In late 1974, Midland International issued test pressings of Douglas' "Doctor's Orders" to New York City discos where the positive response led to the track's rush release that November, with 100,000 units being sold the first week — mostly in the New York City area — and sales of 200,000 reported by 30 November 1974, the date of the Billboard Hot 100 chart on which Douglas' single debuted at number 79 to appear on the Top 40 that December, on its way to a number 11 peak (number 9 US Billboard R&B chart) in February 1975. "Doctor's Orders" also reached number 2 on the disco chart which Billboard had recently launched. The eventual U.S. sales tally for "Doctor's Orders" was cited as 900,000 units — 300,000 in the New York City area.

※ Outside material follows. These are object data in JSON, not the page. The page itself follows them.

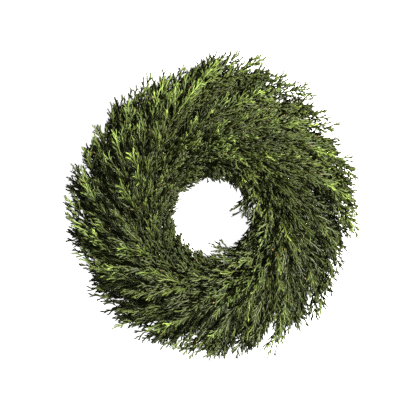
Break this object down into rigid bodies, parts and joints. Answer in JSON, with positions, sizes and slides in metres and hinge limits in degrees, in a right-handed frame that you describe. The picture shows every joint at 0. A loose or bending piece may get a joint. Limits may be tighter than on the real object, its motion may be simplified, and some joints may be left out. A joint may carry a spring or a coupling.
{
  "type": "cypress wreath",
  "caption": "Round evergreen wreath of cypress sprays bound to a wire ring, swirling clockwise round an open centre, lying on its back.",
  "frame": {"origin": "on the surface that the wreath lies on, under the middle of its bounding box", "axes": "+Z out of the wreath's face, +Y towards its top as hung, +X to the right seen from the front"},
  "size_m": [0.587, 0.6154, 0.131],
  "materials": {
    "ring_wire": "dark green enamelled heavy wire, slightly glossy",
    "binding_wire": "green lacquered thin florist's wire",
    "cypress_foliage": "fresh scale-leaved cypress, mid to dark green with yellow-green tips, matt with a faint waxy sheen; brown woody stems and rust-brown buds"
  },
  "bodies": {
    "root": {"ring_frame": "ring_wire", "binding_wire": "binding_wire", "spray_outer_01": "cypress_foliage", "spray_outer_02": "cypress_foliage", "spray_outer_03": "cypress_foliage", "spray_outer_04": "cypress_foliage", "spray_outer_05": "cypress_foliage", "spray_outer_06": "cypress_foliage", "spray_outer_07": "cypress_foliage", "spray_outer_08": "cypress_foliage", "spray_outer_09": "cypress_foliage", "spray_outer_10": "cypress_foliage", "spray_outer_11": "cypress_foliage", "spray_outer_12": "cypress_foliage", "spray_outer_13": "cypress_foliage", "spray_outer_14": "cypress_foliage", "spray_outer_15": "cypress_foliage", "spray_outer_16": "cypress_foliage", "spray_outer_17": "cypress_foliage", "spray_outer_18": "cypress_foliage", "spray_face_01": "cypress_foliage", "spray_face_02": "cypress_foliage", "spray_face_03": "cypress_foliage", "spray_face_04": "cypress_foliage", "spray_face_05": "cypress_foliage", "spray_face_06": "cypress_foliage", "spray_face_07": "cypress_foliage", "spray_face_08": "cypress_foliage", "spray_face_09": "cypress_foliage", "spray_face_10": "cypress_foliage", "spray_face_11": "cypress_foliage", "spray_face_12": "cypress_foliage", "spray_face_13": "cypress_foliage", "spray_face_14": "cypress_foliage", "spray_face_15": "cypress_foliage", "spray_face_16": "cypress_foliage", "spray_face_17": "cypress_foliage", "spray_face_18": "cypress_foliage", "spray_inner_01": "cypress_foliage", "spray_inner_02": "cypress_foliage", "spray_inner_03": "cypress_foliage", "spray_inner_04": "cypress_foliage", "spray_inner_05": "cypress_foliage", "spray_inner_06": "cypress_foliage", "spray_inner_07": "cypress_foliage", "spray_inner_08": "cypress_foliage", "spray_inner_09": "cypress_foliage", "spray_inner_10": "cypress_foliage", "spray_inner_11": "cypress_foliage", "spray_inner_12": "cypress_foliage", "spray_inner_13": "cypress_foliage", "spray_inner_14": "cypress_foliage", "spray_inner_15": "cypress_foliage", "spray_inner_16": "cypress_foliage", "spray_inner_17": "cypress_foliage", "spray_inner_18": "cypress_foliage"}
  },
  "joints": []
}
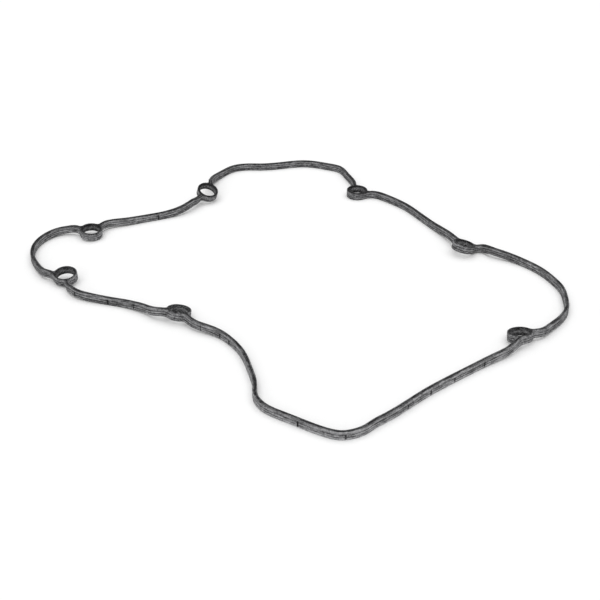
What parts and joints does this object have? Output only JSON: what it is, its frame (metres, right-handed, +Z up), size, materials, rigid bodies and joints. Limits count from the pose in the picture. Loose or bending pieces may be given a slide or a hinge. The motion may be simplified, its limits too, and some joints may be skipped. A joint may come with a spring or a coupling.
{
  "type": "valve cover gasket",
  "caption": "One-piece moulded rubber gasket: a slim grooved band in a closed irregular loop, with thick-walled bolt eyelets, lying slack.",
  "frame": {"origin": "middle of the loop's bounding box, on the table that it lies on", "axes": "+Z up from the table, through the loop; +X and +Y lie in the loop's plane, with the pointed corner of the loop towards -Y"},
  "size_m": [0.444, 0.4546, 0.0151],
  "materials": {
    "rubber": "mottled satin"
  },
  "bodies": {
    "root": {"gasket": "rubber"}
  },
  "joints": []
}
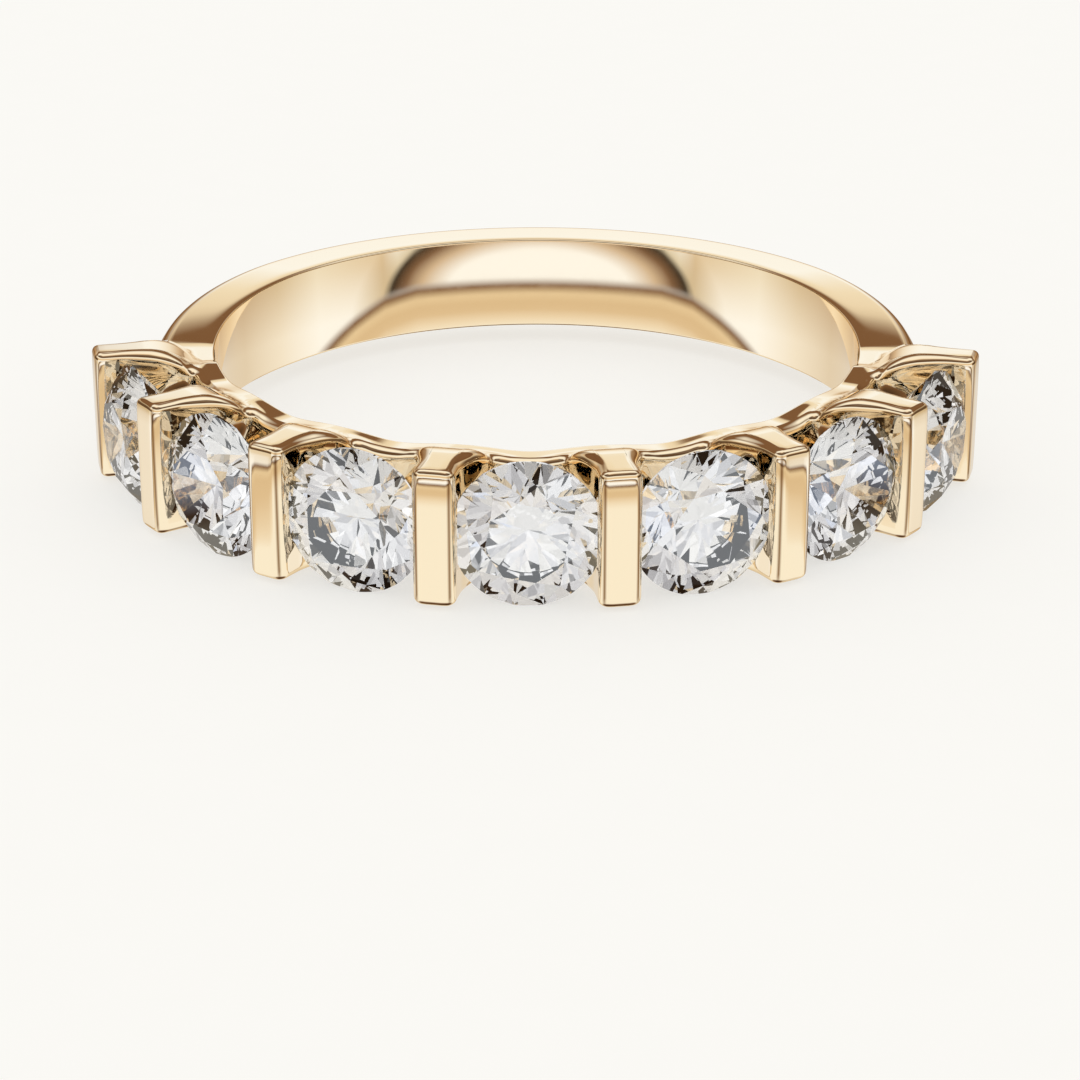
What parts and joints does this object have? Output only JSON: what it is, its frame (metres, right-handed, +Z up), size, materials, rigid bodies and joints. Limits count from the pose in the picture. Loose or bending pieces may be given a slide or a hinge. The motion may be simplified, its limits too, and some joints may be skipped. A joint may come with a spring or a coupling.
{
  "type": "bar set band",
  "caption": "Finger ring with a row of round brilliants held between upright bars across the front and a plain shank behind.",
  "frame": {"origin": "middle of the base of the box round the whole ring, on the surface that it lies on", "axes": "+Z up along the finger axis, -Y out through the middle stone, +X along the row of stones, to the right as seen from the front"},
  "size_m": [0.0222, 0.0213, 0.0035],
  "materials": {
    "gold": "polished 14k yellow gold",
    "diamond": "faceted and polished, colourless"
  },
  "bodies": {
    "root": {"band": "gold", "stone_1": "diamond", "stone_2": "diamond", "stone_3": "diamond", "stone_4": "diamond", "stone_5": "diamond", "stone_6": "diamond", "stone_7": "diamond"}
  },
  "joints": []
}
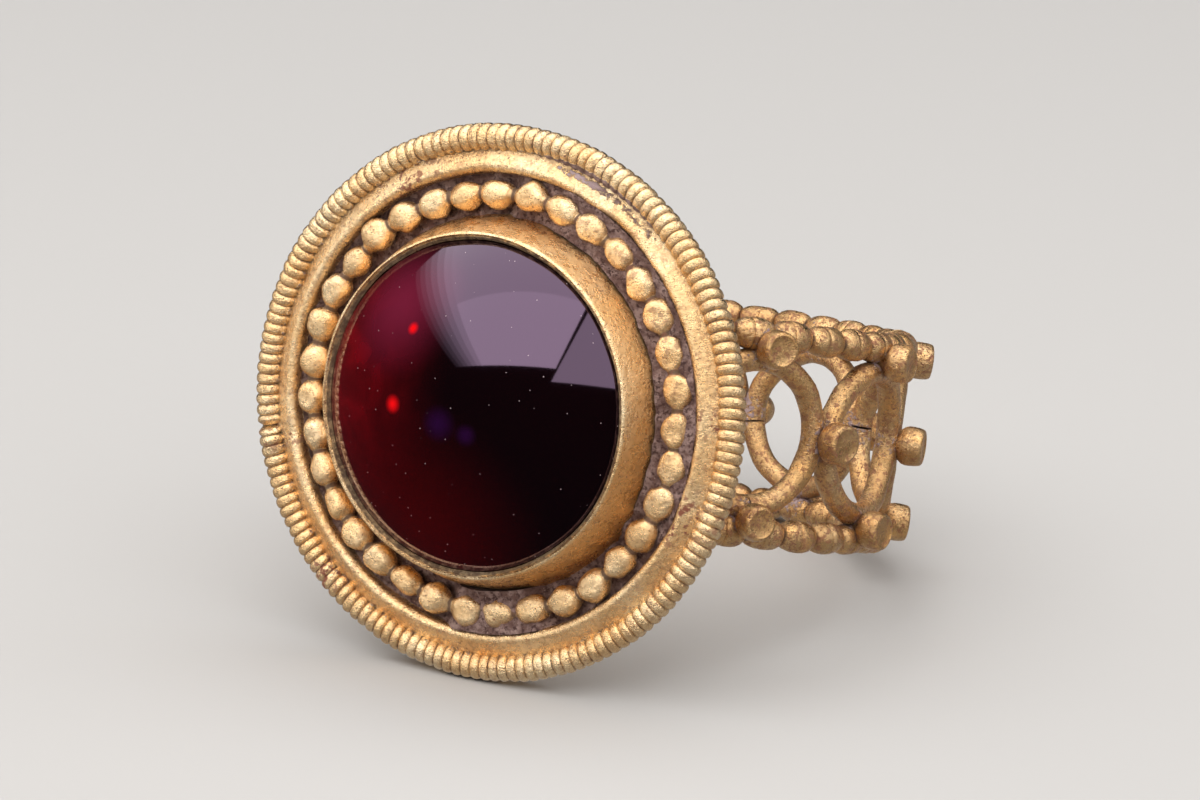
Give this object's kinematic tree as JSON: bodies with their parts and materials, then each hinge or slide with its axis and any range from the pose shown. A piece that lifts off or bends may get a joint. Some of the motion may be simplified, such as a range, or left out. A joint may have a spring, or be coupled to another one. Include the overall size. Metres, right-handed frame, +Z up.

Also in February 1975, Douglas' "Doctor's Orders" hit number 1 on Canada's RPM chart and number 4 in France. The UK success of the Sunny original did not preclude a January 1975 UK release of Douglas' version: although this was not a success. Nevertheless, "Doctor's Orders" afforded Douglas a top ten hit in Belgium (number 10 in Flanders), Italy (number 8), New Zealand (number 6) and Spain (number 2), with her version also charting in Australia (number 31) and Germany (number 37). In June 1975, Midland International reported that global sales of the Carol Douglas single "Doctor's Orders" totaled one million units. Bytes of the song were used by CBS during their NBA telecasts.

===Chart performance===

====Weekly charts====

National chart (1974 &/or 1975) w/ peak position
| Australia | 31 | Spain | 2 |
| Canadian RPM Top Singles | 1 | US Billboard Hot 100 | 11 |
| US Cashbox Top 100 | 10 |
| Germany | 37 | US Billboard Disco | 2 |
| Italy | 8 | US Billboard Hot Soul Singles | 9 |
| New Zealand (RIANZ) | 3 | US Billboard Easy Listening | 42 |
Regional chart (1975) w/ peak position
| Belgium/ Flemish Region |  |  | 10 |

====Year-end charts====

| Chart (1975) | Rank |
|---|---|
| Canada | 15 |
| New Zealand | 39 |
| US Billboard Hot 100 | 64 |
| US Cash Box Top 100 | 91 |

==Other versions==
- Patsy Gallant had a Canadian single release concurrent with the Carol Douglas version of "Doctor's Orders": Gallant's version reached number 83 on the Canadian chart.
- Giti Pashaei, Persian singer, covered the song with Persian lyrics called "Owje Parvaz" (meaning: Flying as high as possible) in 1975.
- Québécois singer Anne Renée had an April 1975 single release of the French rendering "Le docteur m'a dit": Rene Angelil – then married to the singer – produced the disc and spoke the "Allo" heard in its intro.
- Sheila recorded the French rendering :fr:C'est le cœur (Les ordres du docteur) in 1975: like the Carol Douglas version "C'est le coeur..." peaked at number 4 in France.
- The song was rendered in Finnish by Lea Laven as "Viittiks Tulla Takas" on the 1975 album Lea.
- Reggae singer Pluto Shervington covered "Doctor's Orders" on his 1975 album, Pluto, released by Wild Flower, a subsidiary of Federal Records, Jamaica.
- Van McCoy recorded a version of the song which was featured on his 1975 album Disco Baby.
- "Doctor's Orders" was a 1988 UK single release for Lisa Carter, reaching 78 in the UK.
- Sabrina remade the song for her 1988 album Super Sabrina.
- In September 2005 Girl Talk—comprising Barb Jungr, Claire Martin and Mari Wilson—recorded "Doctor's Orders" for their eponymous 2006 album release.
- In 2008, Jane McDonald recorded "Doctor's Orders" for her Jane album from which it was issued as a single.